Economic Opportunity: New York City gives out millions of dollars a year in tax breaks to private companies that may not need subsidies and that go on to create poverty-level jobs--or few jobs at all. But in Minneapolis, subsidy recipients are required to create living wage jobs. If the jobs are not created, the subsidy must be paid back with penalty. The policy ensures that the public receives significant benefits when tax dollars are invested in a business subsidy deal.
Criminal Justice: New Yorkers falsely confess to crimes they did not commit, harming public safety and damaging the integrity of the criminal justice system. Washington, DC requires that all interrogations be videotaped in their entirety. This policy creates a permanent record of interrogations, makes police officers less vulnerable to allegations of abuse, and prevents the miscarriage of justice.

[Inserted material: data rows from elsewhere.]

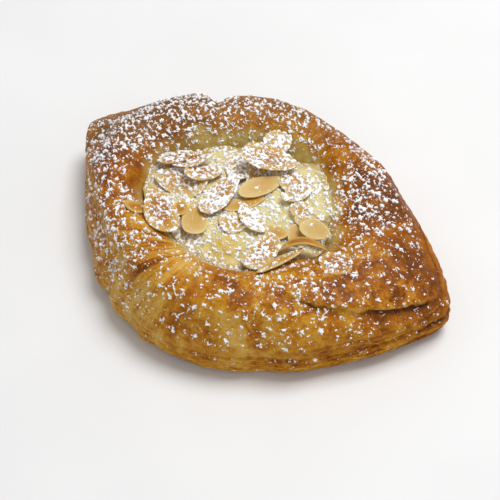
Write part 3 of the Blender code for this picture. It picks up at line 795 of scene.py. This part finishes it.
paste = dict(
    edge=18.6, crown=2.2, gap=0.6, around=320, rings=120, wallSpans=(1, 3, 3, 3, 4, 4, 4, 4, 3, 2, 2),
    # x, y, spread, rise
    heaps=((2, -15, 6.5, 2.2), (-8, -12, 7.0, 1.4), (-9, 16, 8.0, 1.2), (-3, 22, 6.0, 3.6),
           (16, -11, 6.0, 3.2), (-23, -14, 6.0, 3.6), (24, -10, 6.0, 3.4)),
    slab=3.6,                          # smeared up the right wall
    backDrop=1.5, climb=1.3, lump=0.7, grain=0.1,
    looseAt=218, looseSpread=18,       # degrees where it has come away from the wall
    butter=((2, -17, 5.0, 1.0),),      # a yellow lump: x, y, spread, amount
    sugar=0.9,
    # where more or less sugar fell: x, y, spread, amount
    drifts=((9, 1, 4.0, -0.3), (3, -17, 6.5, -0.32), (8, 28, 6.0, -0.45), (-30, 13, 6.0, -0.3),
            (2, 7, 4.0, -0.25), (23, -9, 6.0, -0.5), (-10, -17, 8.0, 0.3)),
)


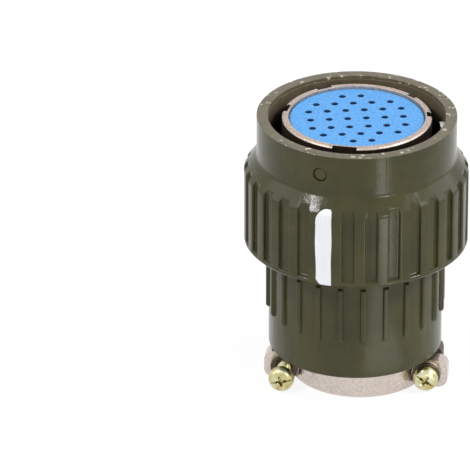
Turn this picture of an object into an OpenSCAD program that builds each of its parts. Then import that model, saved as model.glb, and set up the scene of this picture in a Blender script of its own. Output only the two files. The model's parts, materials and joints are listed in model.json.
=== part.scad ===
// Circular bayonet connector: the cable plug, with 32 socket contacts.
// It stands on its cable saddles, mating face up. Units are millimetres.
// Angles are measured from the front (-Y), positive to the right.

/* [Coupling nut] */
// Length of the coupling nut
nut_len = 26.2; // [25:0.1:28]
// Outside diameter of the grip, between its ribs
grip_d = 41.5; // [39:0.1:46]
// Wall between the grip and the race that the shell's flange turns in
grip_wall = 2.85; // [2.4:0.05:3.2]
// Step from the race in to the nut's bore
race_step = 1; // [0.7:0.05:1.3]
// Wall of the plain collar round the nut's bore
collar_wall = 2.2; // [1.9:0.05:2.5]
// Length of the plain collar
collar_len = 8.15; // [7:0.05:9]
// Length of the sloping shoulder between collar and grip
shoulder_len = 2.1; // [1.5:0.1:3]
// Number of grip ribs
grip_rib_count = 30; // [20:1:32]
// Width of a grip rib
grip_rib_w = 2.3; // [1.6:0.1:2.8]
// Height of a grip rib
grip_rib_h = 0.75; // [0.5:0.05:1]
// Radius of the grip ribs' edges
grip_rib_soft = 0.35; // [0.2:0.05:0.4]
// Height of the plain rim that the grip ribs stand on
grip_rim_h = 1.2; // [0.9:0.1:2]
// Direction of the first grip rib
grip_phase = -4.4; // [-6:0.1:6]
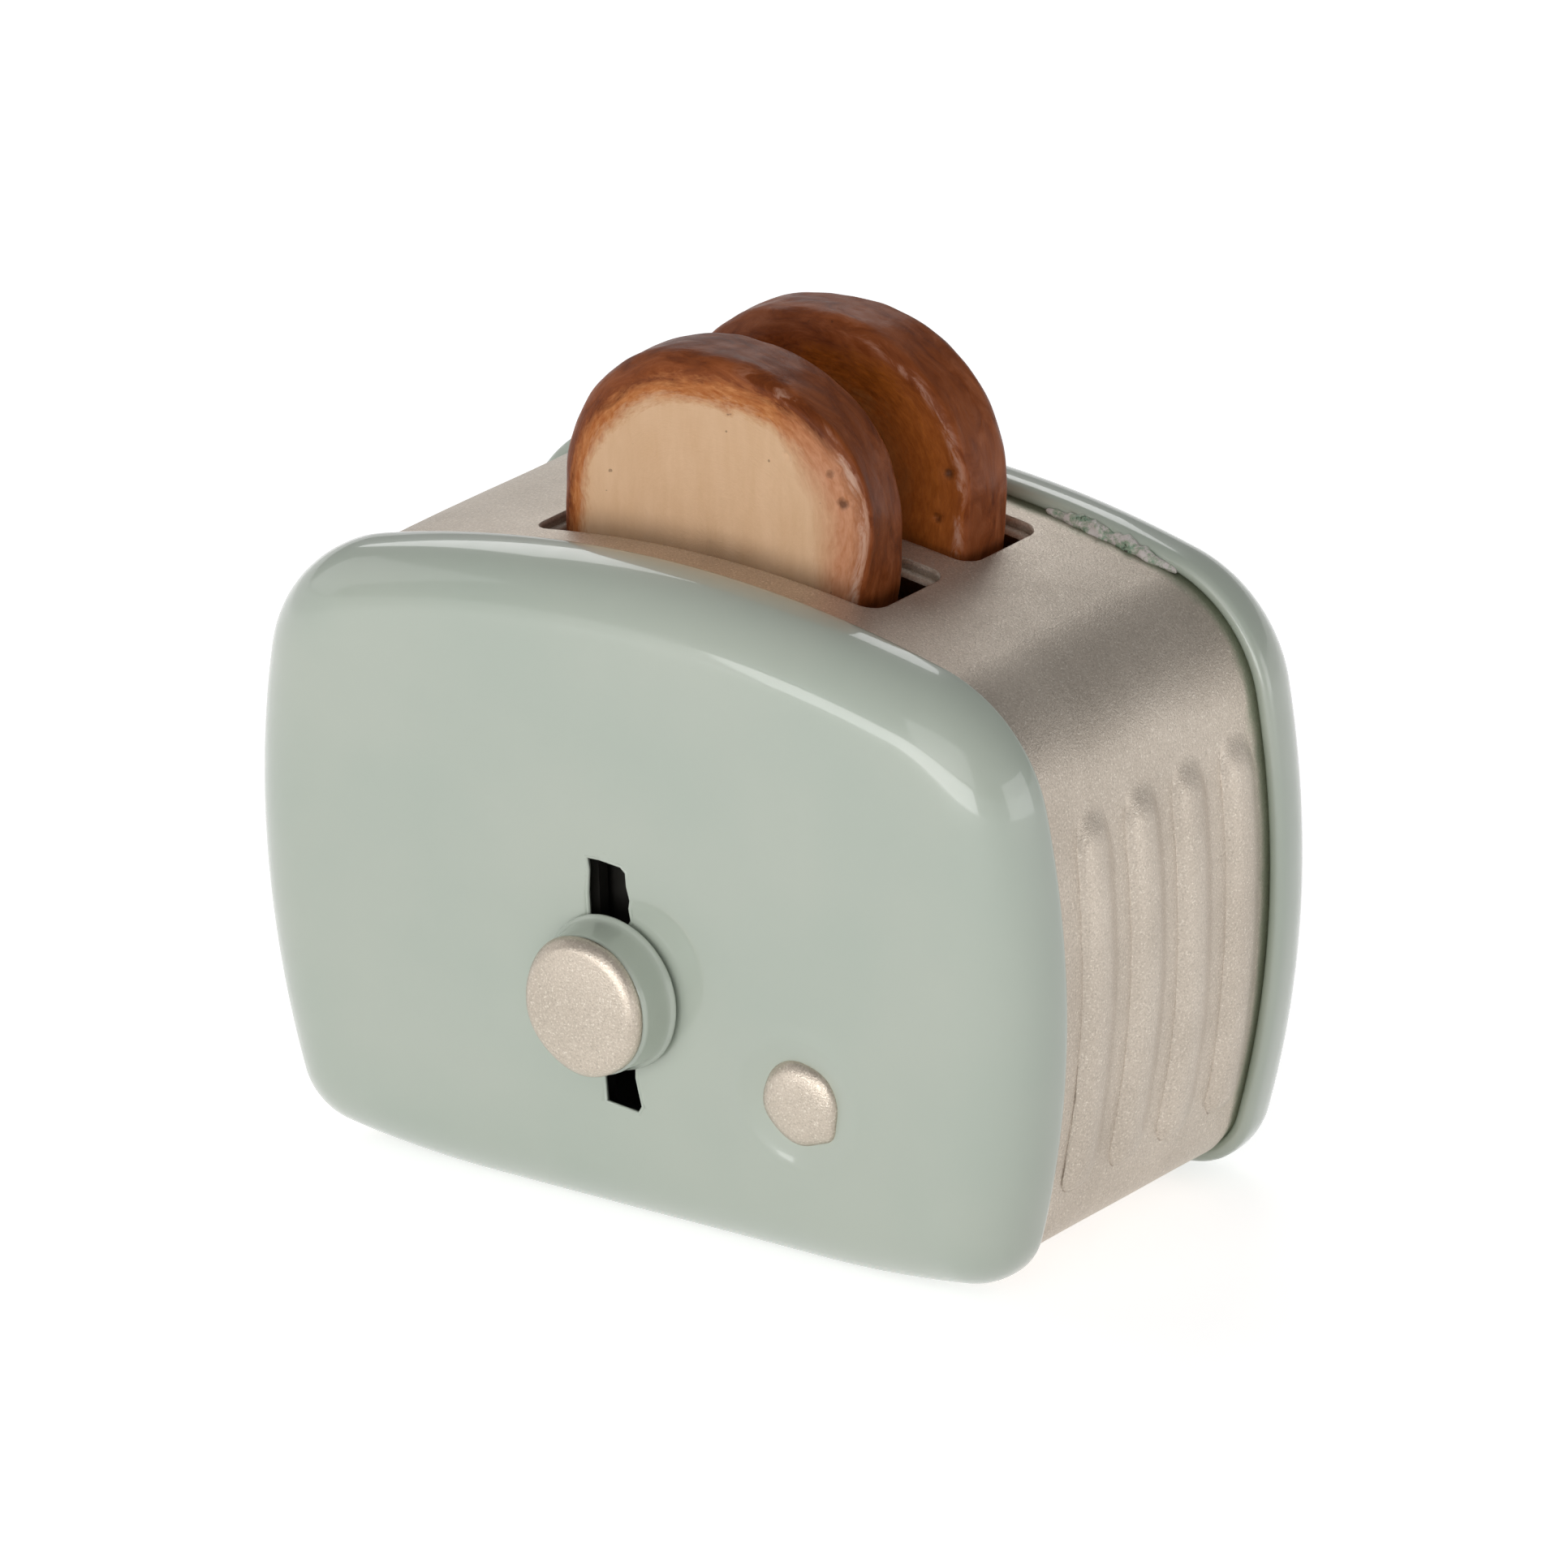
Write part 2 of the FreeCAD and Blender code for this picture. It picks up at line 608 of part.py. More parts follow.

Housing Affordability: New luxury housing has pushed up housing prices in the city, resulting in displacement of long-time residents. San Francisco is taking steps to increase the production of affordable housing by requiring developers to build affordable units when constructing new market-rate housing developments. This policy not only preserves economically integrated neighborhoods, but also provides neighborhood benefits.
Health Care: Over one million New Yorkers do not have health insurance or access to basic health services. Meanwhile, San Francisco has expanded health care coverage to 60,000 residents that did not have health care though a program that provides health services to the uninsured.
Environmental Sustainability: Three quarters of New York City's greenhouse gas emissions are from heating, cooling, and powering our buildings. Berkeley, CA is providing low-cost financing to property owners that wish to install renewable energy systems or make energy efficiency improvements. This policy not only defrays the high upfront cost for property owners, but has almost zero impact on the city's budget.